А. Архипов. Девушка с кувшином.

Все это написано с еще не полностью оцененным живописным блеском. Достаточно назвать портреты Достоевского работы Перова, или Толстого кисти Крамского, или виртуозные полотна Репина «Мусоргский», «Пирогов», «Стрепетова» и многие, многие другие, чтобы убедиться, что эти холсты вполне заслуживают оценки — шедевры.

Особый круг был очерчен группой художников, собравшихся в «Мир искусства», куда входили Александр Бенуа, Константин Сомов, Александр Головин, Евгений Лансере, Мстислав Добу-жинский, Лев Бакст.

Зрители подолгу рассматривают их тончайшие по исполнению, полные вкуса и какой-то тихой печали творения.

Эти художники не всегда понимали суть происходящих неотвратимых событий, их пугал, а иногда приводил в трепет предгрозовой гром, предвещающий великие перемены, и они уходили в мир искусства ради искусства…

Буйным многоцветьем встречает нас глубоко национальное, мажорное, жизнелюбивое искусство Филиппа Малявина, Абрама Архипова, Бориса Кустодиева.

Надо заметить, что Борис Кустодиев был одним из первых русских крупных художников-реалистов, который принял целиком революцию и создал могучего «Большевика».

Но это произведение уже относится к отделу советского искусства галереи, где будут собраны яркие творения нашего многонационального искусства.

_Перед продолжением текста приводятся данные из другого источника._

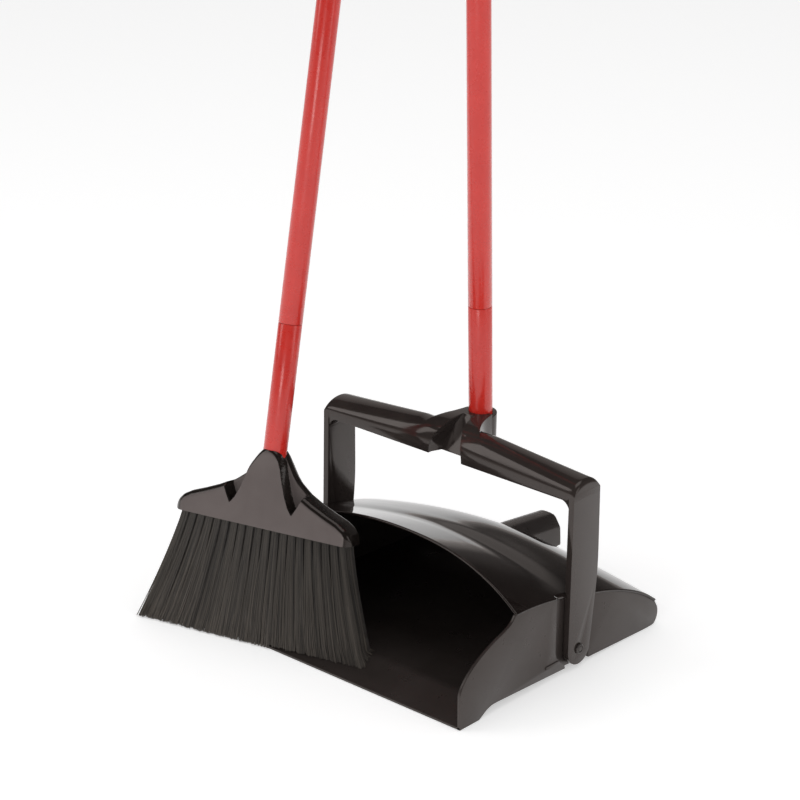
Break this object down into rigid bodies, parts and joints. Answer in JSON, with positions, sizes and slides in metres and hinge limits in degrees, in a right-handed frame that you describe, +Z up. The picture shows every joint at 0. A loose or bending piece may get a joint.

Верится, что в экспозицию возрожденной Третьяковки будут возвращены все произведения коллекции, находящиеся ныне либо в запаснике, либо переданные другим музеям. Так, например, прекрасный холст Н. Ярошенко «Курсистка», репродукция с которого опубликована в этом издании, — сейчас собственность Русского музея.

Думается, что подвиг Павла Михайловича Третьякова должен предстать перед широким зрителем во всей своей полноте.

Пройдет несколько лет и новый озелененный квартал вырастет в Замоскворечье в Лаврушинском переулке. И этот архитектурный ансамбль отметит то великое значение, которое придает наше государство искусству отечественной классики — бесценным шедеврам мировой культуры.